▸ To do: Copy out each line that has "bodies" in it.
_____
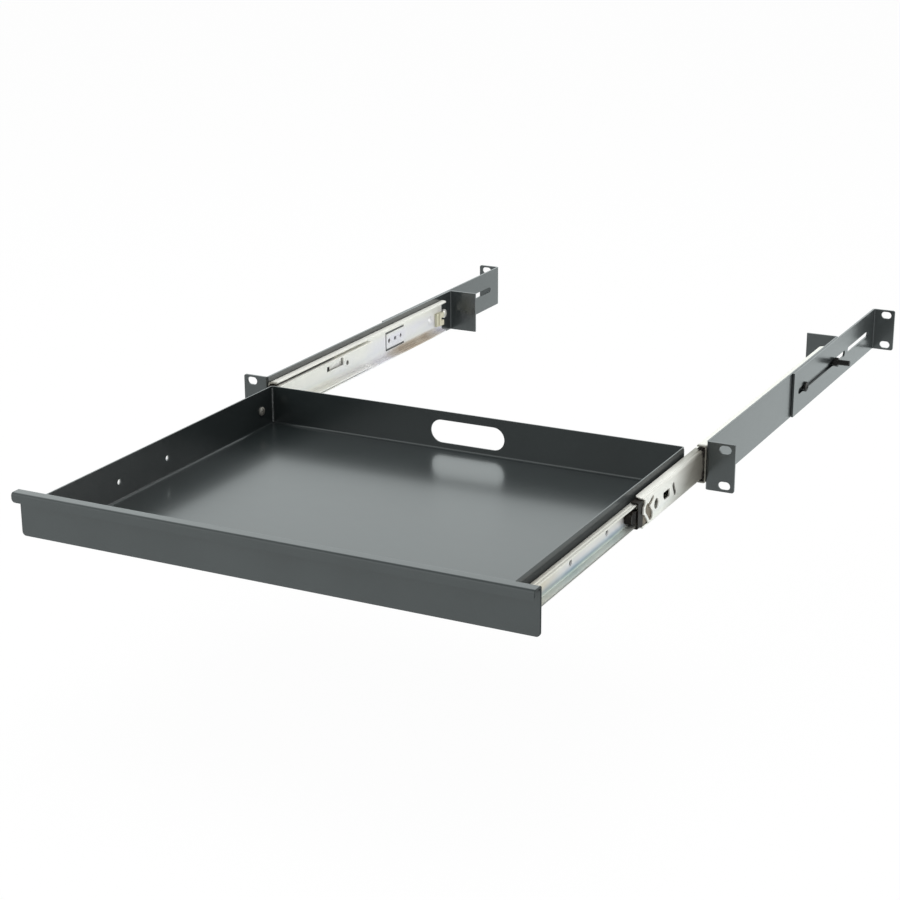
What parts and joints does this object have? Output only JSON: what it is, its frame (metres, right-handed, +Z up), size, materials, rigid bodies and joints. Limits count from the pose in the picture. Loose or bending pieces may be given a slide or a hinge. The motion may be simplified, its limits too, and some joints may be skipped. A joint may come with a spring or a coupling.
{
  "type": "sliding rack drawer",
  "caption": "One-unit 19-inch rack drawer on ball-bearing slides, with a pull lip, hand slot, slotted ears and depth-adjustable rear brackets.",
  "frame": {"origin": "middle of the rack mounting plane, at the rear faces of the front ears, midway between the ear slots", "axes": "+X across the rack to the right as seen from the front, +Y back into the rack, +Z up; the drawer is pulled out to its full travel"},
  "size_m": [0.4826, 0.8642, 0.0429],
  "materials": {
    "black_paint": "satin powder coat with a fine texture",
    "zinc": "bright zinc plating with a faint rainbow tint",
    "ball_steel": "polished and greased",
    "black_plastic": "moulded",
    "beige_plastic": "moulded",
    "black_oxide": "black oxide"
  },
  "bodies": {
    "root": {"front_rail_l": "black_paint", "front_rail_r": "black_paint", "outer_member_l": "zinc", "outer_member_r": "zinc", "rear_bumper_l": "beige_plastic", "rear_bumper_r": "beige_plastic", "slide_rivets_l": "zinc", "slide_rivets_r": "zinc", "front_clamp_screws": "black_oxide", "rear_clamp_screws": "zinc", "clamp_nuts_l": "black_oxide", "clamp_nuts_r": "black_oxide"},
    "drawer": {"drawer_tray": "black_paint", "front_panel": "black_paint", "panel_studs": "zinc", "panel_nuts": "zinc", "inner_member_l": "zinc", "inner_member_r": "zinc", "drawer_screws_l": "zinc", "drawer_screws_r": "zinc", "lever_pin_l": "zinc", "lever_pin_r": "zinc"},
    "middle_l": {"middle_member_l": "zinc"},
    "middle_r": {"middle_member_r": "zinc"},
    "outer_cage_l": {"outer_cage_l": "black_plastic", "outer_balls_l": "ball_steel"},
    "outer_cage_r": {"outer_cage_r": "black_plastic", "outer_balls_r": "ball_steel"},
    "inner_cage_l": {"inner_cage_l": "black_plastic", "inner_balls_l": "ball_steel"},
    "inner_cage_r": {"inner_cage_r": "black_plastic", "inner_balls_r": "ball_steel"},
    "release_lever_l": {"release_lever_l": "black_plastic"},
    "release_lever_r": {"release_lever_r": "black_plastic"},
    "rear_bracket_l": {"rear_bracket_l": "black_paint"},
    "rear_bracket_r": {"rear_bracket_r": "black_paint"}
  },
  "joints": [
    {"name": "drawer_slide", "type": "slide", "parent": "root", "child": "drawer", "axis": [0, 1, 0], "range_m": [0, 0.35]},
    {"name": "middle_slide_l", "type": "slide", "parent": "root", "child": "middle_l", "axis": [0, 1, 0], "range_m": [0, 0.147]},
    {"name": "middle_slide_r", "type": "slide", "parent": "root", "child": "middle_r", "axis": [0, 1, 0], "range_m": [0, 0.147]},
    {"name": "outer_cage_slide_l", "type": "slide", "parent": "root", "child": "outer_cage_l", "axis": [0, 1, 0], "range_m": [0, 0.0735]},
    {"name": "outer_cage_slide_r", "type": "slide", "parent": "root", "child": "outer_cage_r", "axis": [0, 1, 0], "range_m": [0, 0.0735]},
    {"name": "inner_cage_slide_l", "type": "slide", "parent": "root", "child": "inner_cage_l", "axis": [0, 1, 0], "range_m": [0, 0.2485]},
    {"name": "inner_cage_slide_r", "type": "slide", "parent": "root", "child": "inner_cage_r", "axis": [0, 1, 0], "range_m": [0, 0.2485]},
    {"name": "release_lever_hinge_l", "type": "hinge", "parent": "drawer", "child": "release_lever_l", "pos_m": [-0.2075, -0.144, 0], "axis": [1, 0, 0], "range_deg": [-3, 3], "stiffness_Nm_per_rad": 0.05},
    {"name": "release_lever_hinge_r", "type": "hinge", "parent": "drawer", "child": "release_lever_r", "pos_m": [0.2075, -0.144, 0], "axis": [1, 0, 0], "range_deg": [-3, 3], "stiffness_Nm_per_rad": 0.05},
    {"name": "bracket_depth_l", "type": "slide", "parent": "root", "child": "rear_bracket_l", "axis": [0, 1, 0], "range_m": [-0.03, 0.016]},
    {"name": "bracket_depth_r", "type": "slide", "parent": "root", "child": "rear_bracket_r", "axis": [0, 1, 0], "range_m": [-0.03, 0.016]}
  ],
  "couplings": [
    {"joint": "middle_slide_l", "follows": "drawer_slide", "ratio": 0.42},
    {"joint": "middle_slide_r", "follows": "drawer_slide", "ratio": 0.42},
    {"joint": "outer_cage_slide_l", "follows": "drawer_slide", "ratio": 0.21},
    {"joint": "outer_cage_slide_r", "follows": "drawer_slide", "ratio": 0.21},
    {"joint": "inner_cage_slide_l", "follows": "drawer_slide", "ratio": 0.71},
    {"joint": "inner_cage_slide_r", "follows": "drawer_slide", "ratio": 0.71}
  ]
}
_____
▸ Written response:
What parts and joints does this object have? Output only JSON: what it is, its frame (metres, right-handed, +Z up), size, materials, rigid bodies and joints. Limits count from the pose in the picture. Loose or bending pieces may be given a slide or a hinge. The motion may be simplified, its limits too, and some joints may be skipped. A joint may come with a spring or a coupling.
  "bodies": {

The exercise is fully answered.